Unfortunately for environmental activists who peg their argument to popular support for government-mandated fuel efficiency, the automobile issue leaves them spinning their wheels. If everyone loves the caribou that frolic in the Alaskan tundra, and if everyone is terrified that global warming is slowly frying the family dog, why are we all driving around in huge, gas-chugging sport-utility vehicles instead of Geo Metros? The National Automobile Dealers Association reports that light trucks (a category that includes trucks, vans, and SUVs) soared from about 33 percent of the American market in 1990 to almost 49 percent by 1999. It turns out that when eco-conscious Americans get rich, they don't buy a Honda Civic and send the dollar difference between a compact car and an SUV to Greenpeace. Increasingly, they beat a path to the Lincoln-Mercury dealer and put their name on the Navigator waiting list. Even the NAS report makes the point: "Few consumers take into account the environmental costs that the use of their vehicle may occasion."

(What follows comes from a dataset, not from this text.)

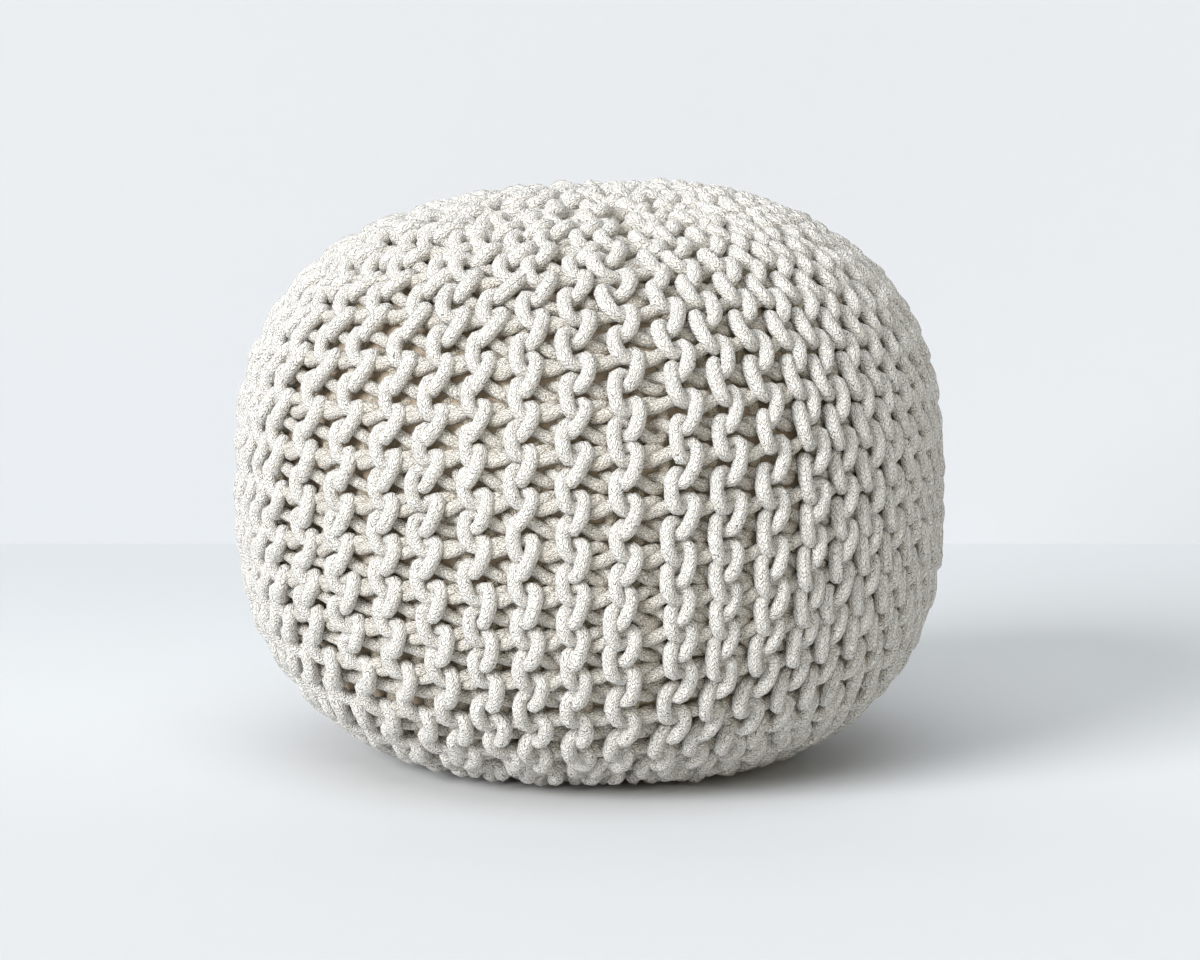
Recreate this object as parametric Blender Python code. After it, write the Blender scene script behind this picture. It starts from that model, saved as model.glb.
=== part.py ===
"""Knitted pouf: a thick cord cover in garter stitch, drawn in at both ends, over a filled bag.

Metres, +Z up, standing on z = 0. The ridges of the knitting run from the top to the underside.
"""

import math

import bmesh
import bpy

# The crest surface, before the lean: half a superellipse above the widest level, half below it.
CREST_RADIUS = 0.2125
WAIST_HEIGHT = 0.164
CROWN_RISE = 0.179
BELLY_DROP = 0.1795
CROWN_POWER = 2.65
BELLY_POWER = 2.5

# The top sinks to one side with use: it rises towards +X and slides towards -X.
TOP_HEIGHT = WAIST_HEIGHT + CROWN_RISE
TOP_TILT = 0.026
TOP_SLIDE = -0.0015

# Knitting
WALL = 0.022
EYE_RADIUS = 0.003
# the side turns down into the top's eye just before the middle
RIM_TURN_SHARE = 0.995
RIDGE_COUNT = 48
RIDGE_DEPTH = 0.0075
RIDGE_FADE_START = 0.045
RIDGE_FADE_END = 0.120
BASE_FADE_HEIGHT = 0.030

# Where each named ridge lies around the pouf: the knitting is stretched wider in some places.
# ridge number, angle in degrees from the front (-Y), positive towards +X
RIDGE_PLACES = (
    (0, -78.0),
    (3, -60.0),
    (6, -33.0),
    (11, 5.5),
    (12, 14.5),
    (15, 36.5),
    (21, 75.0),
    (48, 282.0),
)

# Across one ridge: share of the ridge's width, share of its depth below the crest
RIDGE_SECTION = (
    (0.00, 0.00),
    (0.30, 0.22),
    (0.50, 1.00),
    (0.70, 0.22),
)

# Mesh
OUTER_STEPS_UP = 10
OUTER_STEPS_DOWN = 9
INNER_STEPS_UP = 8
INNER_STEPS_DOWN = 8
INNER_COLUMNS = 48
FIT_GAP = 0.0003

COVER_COLOUR = (0.77, 0.74, 0.66)
COVER_ROUGHNESS = 0.92
BAG_COLOUR = (0.42, 0.34, 0.25)
BAG_ROUGHNESS = 0.95


def clear_scene():
    for item in list(bpy.data.objects):
        bpy.data.objects.remove(item, do_unlink=True)


def make_material(name, colour, roughness):
    material = bpy.data.materials.new(name)
    material.use_nodes = True
    shader = material.node_tree.nodes["Principled BSDF"]
    shader.inputs["Base Color"].default_value = (*colour, 1.0)
    shader.inputs["Roughness"].default_value = roughness
    shader.inputs["Metallic"].default_value = 0.0
    return material


def ridge_angle(ridge):
    """Angle of a ridge, whole or part, read between the named ridges."""
    for (first, start), (last, end) in zip(RIDGE_PLACES, RIDGE_PLACES[1:]):
        if ridge <= last:
            return math.radians(start + (end - start) * (ridge - first) / (last - first))
    return math.radians(RIDGE_PLACES[-1][1])


def profile_point(turn, inset):
    """Radius and height of the crest surface moved in by inset, at a turn of -90 to 90 degrees."""
    upper = turn >= 0.0
    power = CROWN_POWER if upper else BELLY_POWER
    reach = CROWN_RISE if upper else BELLY_DROP
    cosine = max(math.cos(turn), 0.0)
    sine = abs(math.sin(turn))
    radius = CREST_RADIUS * cosine ** (2.0 / power)
    rise = reach * sine ** (2.0 / power)
    # the outward direction of a superellipse at this point
    out_radius = (cosine ** (2.0 - 2.0 / power)) / CREST_RADIUS
    out_height = (sine ** (2.0 - 2.0 / power)) / reach
    length = math.hypot(out_radius, out_height)
    radius -= inset * out_radius / length
    rise -= inset * out_height / length
    height = WAIST_HEIGHT + (rise if upper else -rise)
    return radius, height


def smooth_share(value, start, end):
    share = min(max((value - start) / (end - start), 0.0), 1.0)
    return share * share * (3.0 - 2.0 * share)


def floor_turn(inset):
    """The turn at which the belly, moved in by inset, meets the level the same inset above the floor."""
    low, high = -math.pi / 2.0, 0.0
    for _ in range(50):
        middle = (low + high) / 2.0
        if profile_point(middle, inset)[1] < inset:
            low = middle
        else:
            high = middle
    return high


def profile(inset, steps_down, steps_up, eye_radius):
    """Stations from the underside's eye out along the flat base, up the side and in to the top's eye."""
    start = floor_turn(inset)
    base_radius = profile_point(start, inset)[0]
    stations = [(eye_radius, inset)]
    stations.append(((eye_radius + base_radius) / 2.0, inset))
    for step in range(steps_down):
        stations.append(profile_point(start * (1.0 - step / steps_down), inset))
    top_turn = math.pi / 2.0
    for step in range(steps_up):
        stations.append(profile_point(top_turn * step / steps_up, inset))
    rim_height = profile_point(top_turn * RIM_TURN_SHARE, inset)[1]
    stations.append((eye_radius, rim_height))
    return stations


def leaned(x, y, z):
    share = (z / TOP_HEIGHT) ** 2
    return (x + TOP_SLIDE * share, y, z + TOP_TILT * x * share)


def ring(mesh, radius, height, angles, depths=None):
    """One closed ring of points; depths, when given, are the falls below the crest surface."""
    points = []
    for column, angle in enumerate(angles):
        fall = depths[column] if depths else 0.0
        reach = radius - fall
        points.append(mesh.verts.new(leaned(reach * math.sin(angle), -reach * math.cos(angle), height)))
    return points


def skin(mesh, rings):
    """Faces between each ring and the next."""
    for lower, upper in zip(rings, rings[1:]):
        count = len(lower)
        for column in range(count):
            after = (column + 1) % count
            mesh.faces.new((lower[column], lower[after], upper[after], upper[column]))


def finish_object(name, mesh, material):
    bmesh.ops.recalc_face_normals(mesh, faces=mesh.faces[:])
    data = bpy.data.meshes.new(name)
    mesh.to_mesh(data)
    mesh.free()
    data.materials.append(material)
    data.shade_smooth()
    data.set_sharp_from_angle(angle=math.radians(50.0))
    item = bpy.data.objects.new(name, data)
    bpy.context.scene.collection.objects.link(item)
    return item


def ridge_columns():
    """The angle and the share of the ridge's depth for every column around the cover."""
    angles = []
    falls = []
    for ridge in range(RIDGE_COUNT):
        for across, fall in RIDGE_SECTION:
            angles.append(ridge_angle(ridge + across))
            falls.append(fall)
    return angles, falls


def ring_edges(mesh, points):
    return [mesh.edges.get(pair) for pair in zip(points, points[1:] + points[:1])]


def join_rings(mesh, first, second):
    """Bridge two rings with different numbers of points."""
    bmesh.ops.bridge_loops(mesh, edges=ring_edges(mesh, first) + ring_edges(mesh, second))


def make_cover(material):
    mesh = bmesh.new()
    angles, falls = ridge_columns()
    outer = []
    for radius, height in profile(0.0, OUTER_STEPS_DOWN, OUTER_STEPS_UP, EYE_RADIUS):
        depth = RIDGE_DEPTH * smooth_share(radius, RIDGE_FADE_START, RIDGE_FADE_END)
        depth *= smooth_share(height, 0.0, BASE_FADE_HEIGHT)
        outer.append(ring(mesh, radius, height, angles, [depth * fall for fall in falls]))
    skin(mesh, outer)

    plain = [2.0 * math.pi * column / INNER_COLUMNS for column in range(INNER_COLUMNS)]
    inner = []
    for radius, height in profile(WALL, INNER_STEPS_DOWN, INNER_STEPS_UP, EYE_RADIUS):
        inner.append(ring(mesh, radius, height, plain))
    skin(mesh, inner)

    join_rings(mesh, outer[0], inner[0])
    join_rings(mesh, outer[-1], inner[-1])
    return finish_object("knit_cover", mesh, material)


def make_bag(material):
    mesh = bmesh.new()
    plain = [2.0 * math.pi * column / INNER_COLUMNS for column in range(INNER_COLUMNS)]
    rings = []
    for radius, height in profile(WALL + FIT_GAP, INNER_STEPS_DOWN, INNER_STEPS_UP, EYE_RADIUS):
        rings.append(ring(mesh, radius, height, plain))
    skin(mesh, rings)
    mesh.faces.new(rings[0])
    mesh.faces.new(rings[-1])
    return finish_object("inner_bag", mesh, material)


def centre_over_origin(cover, others):
    """Move the pieces together so that the cover's box is centred on X = Y = 0."""
    for axis in (0, 1):
        places = [vertex.co[axis] for vertex in cover.data.vertices]
        middle = (min(places) + max(places)) / 2.0
        for item in [cover] + others:
            item.location[axis] = -middle


def main():
    clear_scene()
    cover = make_cover(make_material("cotton_cord", COVER_COLOUR, COVER_ROUGHNESS))
    bag = make_bag(make_material("bag_cloth", BAG_COLOUR, BAG_ROUGHNESS))
    centre_over_origin(cover, [bag])


main()
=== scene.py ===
import math

import bmesh
import bpy
import numpy as np
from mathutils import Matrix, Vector


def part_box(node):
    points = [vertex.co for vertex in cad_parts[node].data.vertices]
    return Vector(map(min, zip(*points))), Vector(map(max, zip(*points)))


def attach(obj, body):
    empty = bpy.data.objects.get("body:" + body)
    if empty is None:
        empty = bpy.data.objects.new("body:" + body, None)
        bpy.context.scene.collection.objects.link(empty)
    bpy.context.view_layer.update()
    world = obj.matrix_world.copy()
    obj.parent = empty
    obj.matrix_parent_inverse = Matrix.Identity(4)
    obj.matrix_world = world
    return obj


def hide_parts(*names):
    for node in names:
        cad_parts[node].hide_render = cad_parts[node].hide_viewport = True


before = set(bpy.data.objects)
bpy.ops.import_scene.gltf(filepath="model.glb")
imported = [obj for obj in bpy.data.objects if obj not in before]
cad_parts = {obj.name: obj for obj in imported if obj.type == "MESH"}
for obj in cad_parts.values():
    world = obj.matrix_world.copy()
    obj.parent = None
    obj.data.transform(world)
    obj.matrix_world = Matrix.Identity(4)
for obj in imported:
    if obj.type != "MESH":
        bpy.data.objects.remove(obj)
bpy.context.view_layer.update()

coverLow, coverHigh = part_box("knit_cover")
print("frame loaded: cover", [round(v, 4) for v in coverLow], [round(v, 4) for v in coverHigh])


# The pouf's own form: the surface that the tops of the ridges touch

poufShape = {
    "radius": (coverHigh[0] - coverLow[0]) / 2,
    "waistHeight": 0.164,
    "crownRise": 0.179,               # from the waist up to the top
    "bellyDrop": 0.1795,              # and down to the underside, before the floor flattens it
    "crownPower": 2.58,               # 2 is an ellipse, more is squarer
    "bellyPower": 2.5,
    "floorRound": 0.008,              # how softly the belly turns into the flat underside
    "topTilt": 0.020,                 # slope of the top, which sinks to the left with use
    "topSlide": -0.0015,
    "gatherSlide": (0.018, 0.008),    # the gathered middle of the top lies this far off centre
    "gatherReach": 0.15,              # and draws the knitting along up to this far from the middle
    "gatherShares": (0.5, 0.9),       # between these shares of the height the slide sets in
    "samples": 3000,
}

# Where some of the ridges lie, in degrees from the front: the knitting is stretched wider in places
ridgePlaces = (
    (0, -78.0),
    (3, -60.0),
    (6, -33.0),
    (11, 5.5),
    (12, 14.5),
    (15, 36.5),
    (21, 75.0),
    (48, 282.0),
)
ridgeCount = ridgePlaces[-1][0]


def pressFlat(height, softness):
    # heights below 0 come up to 0, with a soft turn
    return 0.5 * (height + np.sqrt(height ** 2 + softness ** 2))


def superellipseSide():
    # radius and height from the middle of the top, down the side, to the middle of the underside
    s = poufShape
    turn = np.linspace(math.pi / 2, -math.pi / 2, s["samples"])
    cosine = np.abs(np.cos(turn))
    sine = np.abs(np.sin(turn))
    upper = turn >= 0
    power = np.where(upper, s["crownPower"], s["bellyPower"])
    reach = np.where(upper, s["crownRise"], -s["bellyDrop"])
    radius = s["radius"] * cosine ** (2 / power)
    height = s["waistHeight"] + reach * sine ** (2 / power)
    height = np.where(height < s["waistHeight"] / 2, pressFlat(height, s["floorRound"]), height)
    return radius, height - height.min()


def evenSide():
    # the same side resampled at even steps of length, with its outward direction
    radius, height = superellipseSide()
    steps = np.hypot(np.diff(radius), np.diff(height))
    length = np.concatenate([[0], np.cumsum(steps)])
    along = np.linspace(0, length[-1], poufShape["samples"])
    radius = np.interp(along, length, radius)
    height = np.interp(along, length, height)
    fallRadius = np.gradient(radius, along)
    fallHeight = np.gradient(height, along)
    size = np.hypot(fallRadius, fallHeight)
    return along, radius, height, -fallHeight / size, fallRadius / size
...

Karpinski, a true zealot, denied any disconnect between what Americans might say in polls (Green is good!) and what they might do at the gas pumps (Fill 'er up!). To maintain such a fiction, Karpinski had to twist himself into more knots than a contortionist. First, he argued that what Americans really want are SUVs that are more fuel-efficient. The problem, he averred, is that money-hungry corporations are too lazy and stupid chasing profits to notice all this unsatisfied demand and just give customers what they want. "Companies don't like to be told what to do," he said. "They want to take their old sweet time… That's why the government needs to step in and set real standards." Karpinski later shifted the focus to what might be called the Theory of Pure Evil. Car makers, goes this line of thinking, could give people perfectly green machines right now but choose not to: "The technology is there," he claimed. "The companies just want to make excess profits." He didn't bother to explain just how automakers will achieve "excess" profits by refusing to supply expensive, green-modified vehicles to a public supposedly desperate to buy such products.
A fellow named Jerry Hood delivered a different sort of body blow to Karpinski's populist-cum-conspiracist argument. Hood is the special advisor for energy policy to Teamsters head James P. Hoffa. Over the past few years, elite environmentalists have been standing shoulder-to-shoulder with union workerts at demonstrations against free trade and globalization. Greens like to showcase the relationship, which they believe shows their connection to the common man: Forget about the '60s, greens say, when construction workers and hippies beat the hell out of each other in public. In the New World Order, goes this line of thinking, environmentalists and working stiffs are on the same side of the barricades. They're attacking the money-hungry multinational corporations that are despoiling nature on the one hand and busting unions on the other.
Unfortunately for the environmentalists, labor is picking a different side in the energy debate. Rather than standing with the PIRGers to denounce the Bush plan, Hood spent Tuesday morning at a press conference heaping praise on Republicans.
Hood, secretary-treasurer of Teamsters Local 959 in Anchorage, got a lot of mileage out of the unexpected partnership. He said that if you had told him six months ago that he would be chumming it up with House Majority Whip Tom DeLay (R-Texas), Rep. Roy Blunt (R-Mo.), Rep. J.C. Watts (R-Ok.), and Labor Secretary Elaine Chao, "I would suggest that maybe you needed to seek some mental health help." But there he stood, cheek-to-jowl with the Republicans.
Hood also underscored that PIRG and other environmentalists don't have a monopoly on delusional thinking. Hood was arguing that opening ANWR to drilling will create a whopping 735,000 jobs across the country–many of them union, no doubt. If that number doesn't seem convincing, don't worry.
After the meeting, Hood told me the jobs figure came from a 1995 Wharton Business School study. He was unsure of the methodology, but he said it didn't matter: Even if they were off by 200,000, it would still mean more than 500,000 jobs. (He didn't venture a guess about what it meant if the estimates were off by, say, 730,000.) Besides, he had his own homespun statistics: "When you start talking, in addition to [opening ANWR], building 1,500 power plants and the other infrastructure that Secretary Chao [has] talked about, you're talking about creating millions of jobs in this country." So 735,000 is really a low-ball estimate anyway. And that's probably not even counting the caribou clean-up crews that might need to be hired when the drills start driving north to Alaska.
With both pro- and anti-drillers steeped in such self-serving exaggerations, it's no wonder why the House seems undecided about pending legislation to start punching holes in the ANWR. And why the Senate is gearing up for an even tighter legislative battle, if a bill on the matter ever actually makes it into the upper chamber.
While the legislative future on arctic drilling may be obscure, this much seems crystal clear: Regardless of the ANWR debate, the American people are solidly behind SUVs.